Researchers using NASA's Juno spacecraft caught a rare sighting of a very bright meteoroid explosion in Jupiter's atmosphere while checking the planet's auroras.

Since it's the largest planet in the solar system, it has a powerful gravitational pull, so impacts aren't rare for Jupiter. 

A statement was released by the Southwest Research Institute's Rohini Giles. He is also the lead author of a paper published this month in Geophysical Research Letters. He wrote, "However, they are so short-lived that it is relatively unusual to see them. You have to be lucky to be pointing a telescope at Jupiter at exactly the right time."


In the past decade, amateur astronomers have spotted six impacts on the massive planet using Earth-based telescopes. 

Giles and colleagues had a distinct advantage using the Juno space probe, hanging out by Jupiter itself.

Giles added, "This bright flash stood out in the data, as it had very different spectral characteristics than the UV emissions from Jupiter's auroras." 

After further research of the data from the flash, the team estimates that it came from a space rock with a mass of between 249 and 1,497 kilograms. Scientists also concluded that the rock impacted the atmosphere at an altitude about 225 kilometres above the top of Jupiter's clouds. 

For years, researchers have been studying the different impacts on Jupiter. The most significant collision ever seen thus far on the planet was the impact from the comet, Shoemaker-Levy 9, in 1994. 

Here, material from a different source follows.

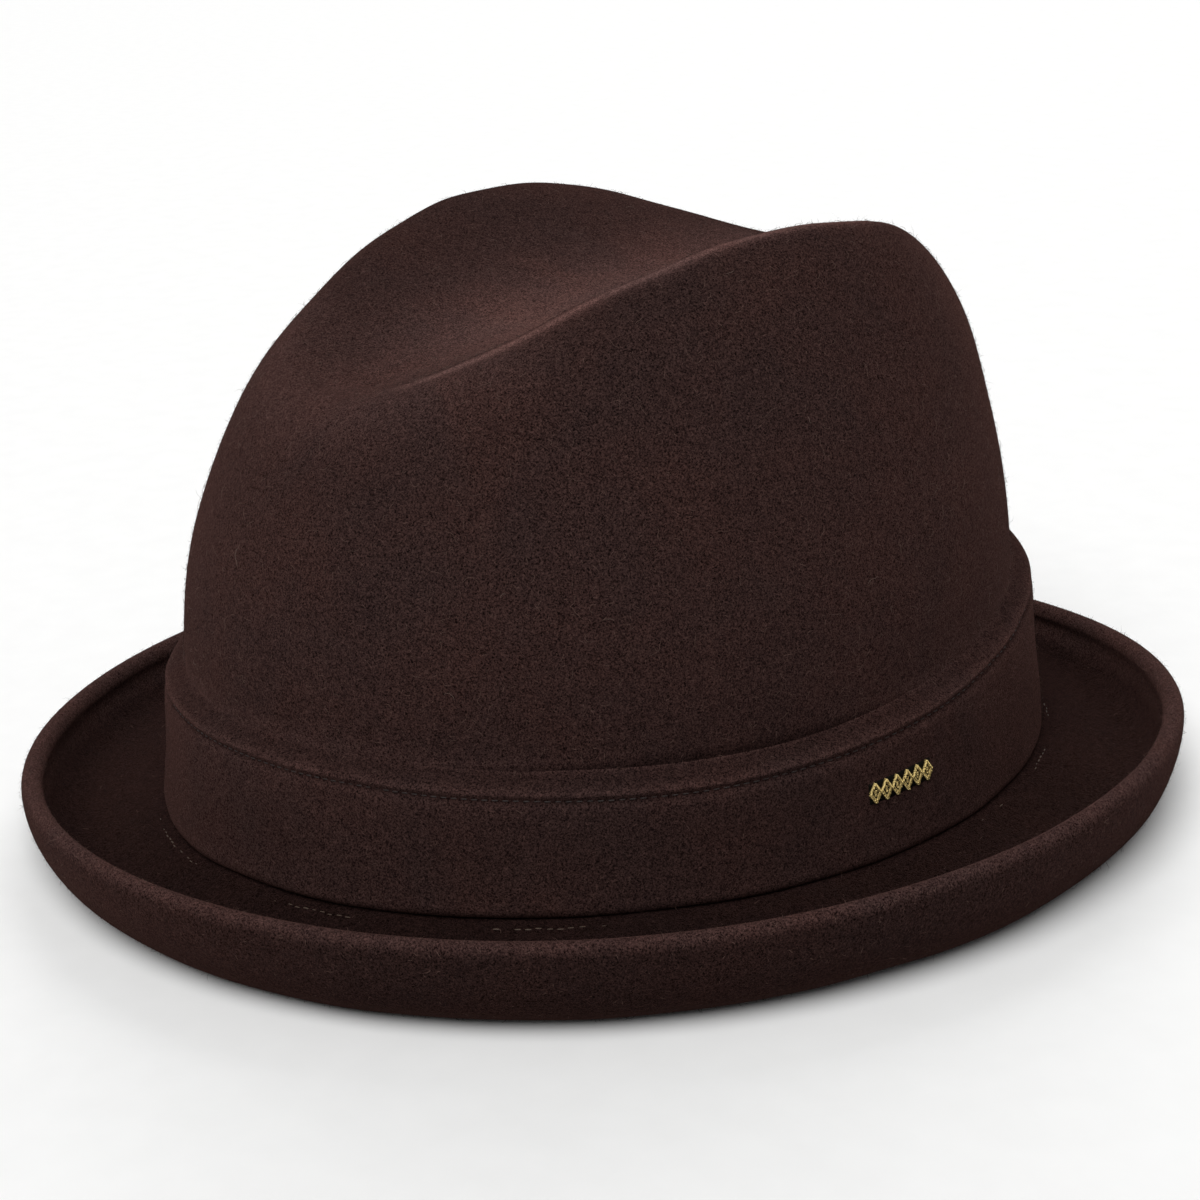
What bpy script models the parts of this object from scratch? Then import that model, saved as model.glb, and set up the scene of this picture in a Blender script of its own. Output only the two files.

Giles concluded, saying, "Impacts from asteroids and comets can have a significant impact on the planet's stratospheric chemistry. 15 years after the impact, comet Shoemaker-Levy 9 was still responsible for 95 percent of the stratospheric water on Jupiter. Continuing to observe impacts and estimating the overall impact rates is therefore an important element of understanding the planet's composition."